→ **EXERCISE**: Extract the lines between the ones holding "The FreeCAD and" and "return eye.least(arc.most(below).least(end))", inclusive, exactly as written and nothing more.
+++ DATA EXTRACT
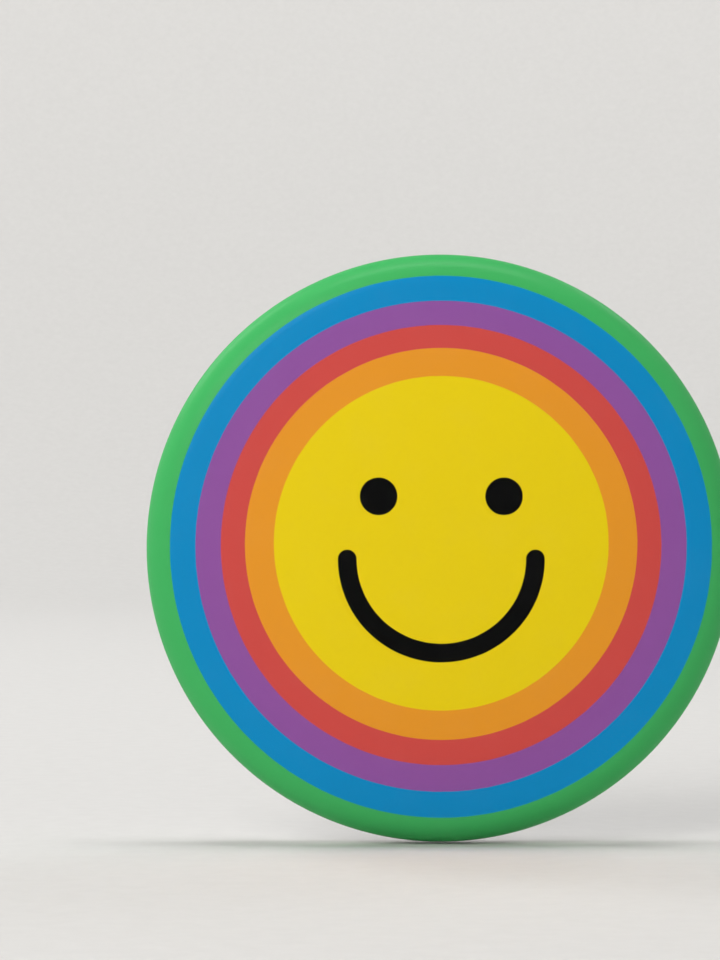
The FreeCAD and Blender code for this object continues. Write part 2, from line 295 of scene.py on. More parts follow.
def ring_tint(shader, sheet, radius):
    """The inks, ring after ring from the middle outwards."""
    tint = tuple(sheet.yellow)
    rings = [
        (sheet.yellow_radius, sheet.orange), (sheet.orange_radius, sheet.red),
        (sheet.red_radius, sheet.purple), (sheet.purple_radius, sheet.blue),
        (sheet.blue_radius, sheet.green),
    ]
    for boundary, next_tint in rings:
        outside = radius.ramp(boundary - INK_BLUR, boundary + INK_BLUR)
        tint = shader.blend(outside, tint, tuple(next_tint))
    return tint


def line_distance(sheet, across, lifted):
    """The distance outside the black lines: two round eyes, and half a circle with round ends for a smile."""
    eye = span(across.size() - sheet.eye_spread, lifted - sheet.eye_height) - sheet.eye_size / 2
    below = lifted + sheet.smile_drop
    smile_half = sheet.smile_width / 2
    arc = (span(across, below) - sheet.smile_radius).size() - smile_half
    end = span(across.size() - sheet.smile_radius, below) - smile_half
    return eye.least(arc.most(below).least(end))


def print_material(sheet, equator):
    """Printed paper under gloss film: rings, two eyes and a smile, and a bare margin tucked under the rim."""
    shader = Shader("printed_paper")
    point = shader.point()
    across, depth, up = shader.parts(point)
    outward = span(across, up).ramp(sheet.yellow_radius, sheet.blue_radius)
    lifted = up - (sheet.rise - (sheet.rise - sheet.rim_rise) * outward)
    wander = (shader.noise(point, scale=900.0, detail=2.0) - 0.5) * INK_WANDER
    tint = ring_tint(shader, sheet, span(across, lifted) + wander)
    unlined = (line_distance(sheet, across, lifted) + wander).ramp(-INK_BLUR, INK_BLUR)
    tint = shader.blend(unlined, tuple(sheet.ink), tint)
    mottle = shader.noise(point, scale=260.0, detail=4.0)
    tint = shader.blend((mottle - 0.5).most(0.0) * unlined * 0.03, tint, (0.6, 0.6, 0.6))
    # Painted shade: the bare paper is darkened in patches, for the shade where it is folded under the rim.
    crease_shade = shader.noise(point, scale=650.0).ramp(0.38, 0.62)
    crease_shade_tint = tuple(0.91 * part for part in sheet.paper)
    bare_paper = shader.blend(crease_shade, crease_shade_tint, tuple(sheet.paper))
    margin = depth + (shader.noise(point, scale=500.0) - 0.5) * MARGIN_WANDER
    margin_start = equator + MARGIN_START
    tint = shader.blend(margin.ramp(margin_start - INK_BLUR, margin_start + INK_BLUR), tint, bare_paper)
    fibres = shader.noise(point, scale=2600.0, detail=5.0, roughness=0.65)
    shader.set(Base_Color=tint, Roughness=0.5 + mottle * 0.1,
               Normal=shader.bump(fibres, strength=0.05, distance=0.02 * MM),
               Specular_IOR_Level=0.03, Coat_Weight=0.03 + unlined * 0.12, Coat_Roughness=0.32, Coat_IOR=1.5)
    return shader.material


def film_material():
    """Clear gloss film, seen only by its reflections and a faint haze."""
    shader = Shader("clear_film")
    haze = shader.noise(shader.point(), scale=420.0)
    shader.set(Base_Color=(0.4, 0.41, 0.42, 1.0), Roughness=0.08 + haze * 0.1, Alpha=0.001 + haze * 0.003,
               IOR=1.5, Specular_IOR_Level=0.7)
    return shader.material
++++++
+++ DATA EXTRACT
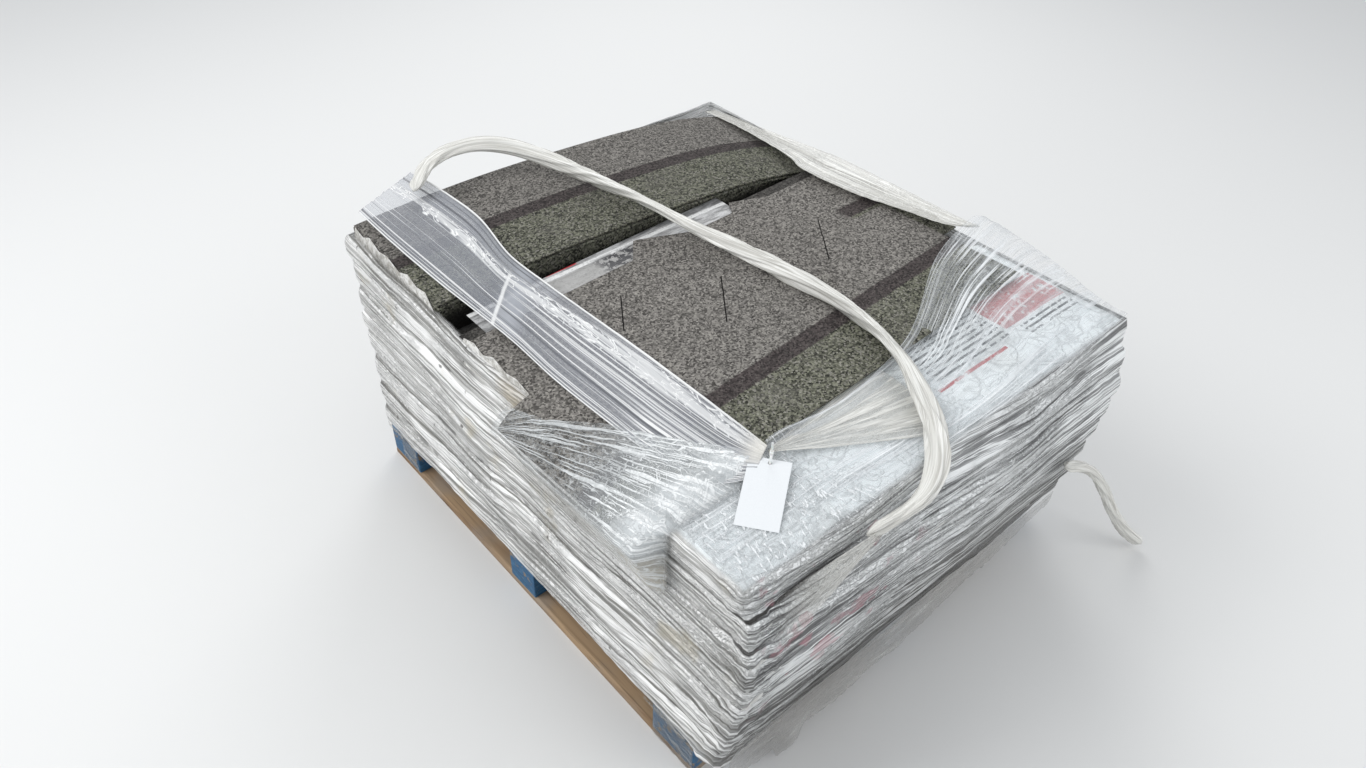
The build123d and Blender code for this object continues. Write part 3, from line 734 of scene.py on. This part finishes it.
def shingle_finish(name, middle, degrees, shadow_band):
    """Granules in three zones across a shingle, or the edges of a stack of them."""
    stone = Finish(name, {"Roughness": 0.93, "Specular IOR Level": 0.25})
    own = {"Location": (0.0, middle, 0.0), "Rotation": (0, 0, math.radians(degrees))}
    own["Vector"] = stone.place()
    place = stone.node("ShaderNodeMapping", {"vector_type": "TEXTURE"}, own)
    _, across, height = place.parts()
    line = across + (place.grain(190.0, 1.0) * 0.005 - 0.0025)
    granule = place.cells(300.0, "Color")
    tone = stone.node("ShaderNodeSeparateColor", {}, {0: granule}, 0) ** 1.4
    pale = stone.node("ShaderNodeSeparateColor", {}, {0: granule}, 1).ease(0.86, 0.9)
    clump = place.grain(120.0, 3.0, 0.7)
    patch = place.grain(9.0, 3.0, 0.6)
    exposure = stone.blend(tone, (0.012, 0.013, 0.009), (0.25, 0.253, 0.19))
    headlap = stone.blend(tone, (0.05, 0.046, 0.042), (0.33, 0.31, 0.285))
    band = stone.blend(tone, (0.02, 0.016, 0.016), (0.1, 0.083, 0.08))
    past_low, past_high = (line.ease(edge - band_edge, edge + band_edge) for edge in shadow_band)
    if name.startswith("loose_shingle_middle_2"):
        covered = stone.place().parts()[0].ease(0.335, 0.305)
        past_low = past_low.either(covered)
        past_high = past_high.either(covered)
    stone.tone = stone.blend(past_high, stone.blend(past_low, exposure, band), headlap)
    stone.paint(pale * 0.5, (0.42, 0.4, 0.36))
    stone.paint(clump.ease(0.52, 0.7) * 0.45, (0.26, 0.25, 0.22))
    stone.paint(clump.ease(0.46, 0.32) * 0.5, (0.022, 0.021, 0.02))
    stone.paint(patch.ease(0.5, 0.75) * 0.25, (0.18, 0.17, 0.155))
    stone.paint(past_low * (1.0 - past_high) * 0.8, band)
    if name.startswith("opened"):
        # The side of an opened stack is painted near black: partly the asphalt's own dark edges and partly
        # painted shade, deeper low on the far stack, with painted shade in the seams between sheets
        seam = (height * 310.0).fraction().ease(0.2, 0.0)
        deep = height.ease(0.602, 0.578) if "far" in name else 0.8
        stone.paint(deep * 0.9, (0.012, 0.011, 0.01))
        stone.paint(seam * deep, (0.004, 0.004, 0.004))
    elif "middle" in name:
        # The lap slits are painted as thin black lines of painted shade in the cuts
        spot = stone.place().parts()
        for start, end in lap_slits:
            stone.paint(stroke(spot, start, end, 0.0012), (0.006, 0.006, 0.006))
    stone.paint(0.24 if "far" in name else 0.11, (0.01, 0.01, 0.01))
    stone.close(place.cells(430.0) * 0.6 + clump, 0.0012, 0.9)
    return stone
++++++
→ **EXERCISE ANSWER**:
The FreeCAD and Blender code for this object continues. Write part 2, from line 295 of scene.py on. More parts follow.
def ring_tint(shader, sheet, radius):
    """The inks, ring after ring from the middle outwards."""
    tint = tuple(sheet.yellow)
    rings = [
        (sheet.yellow_radius, sheet.orange), (sheet.orange_radius, sheet.red),
        (sheet.red_radius, sheet.purple), (sheet.purple_radius, sheet.blue),
        (sheet.blue_radius, sheet.green),
    ]
    for boundary, next_tint in rings:
        outside = radius.ramp(boundary - INK_BLUR, boundary + INK_BLUR)
        tint = shader.blend(outside, tint, tuple(next_tint))
    return tint


def line_distance(sheet, across, lifted):
    """The distance outside the black lines: two round eyes, and half a circle with round ends for a smile."""
    eye = span(across.size() - sheet.eye_spread, lifted - sheet.eye_height) - sheet.eye_size / 2
    below = lifted + sheet.smile_drop
    smile_half = sheet.smile_width / 2
    arc = (span(across, below) - sheet.smile_radius).size() - smile_half
    end = span(across.size() - sheet.smile_radius, below) - smile_half
    return eye.least(arc.most(below).least(end))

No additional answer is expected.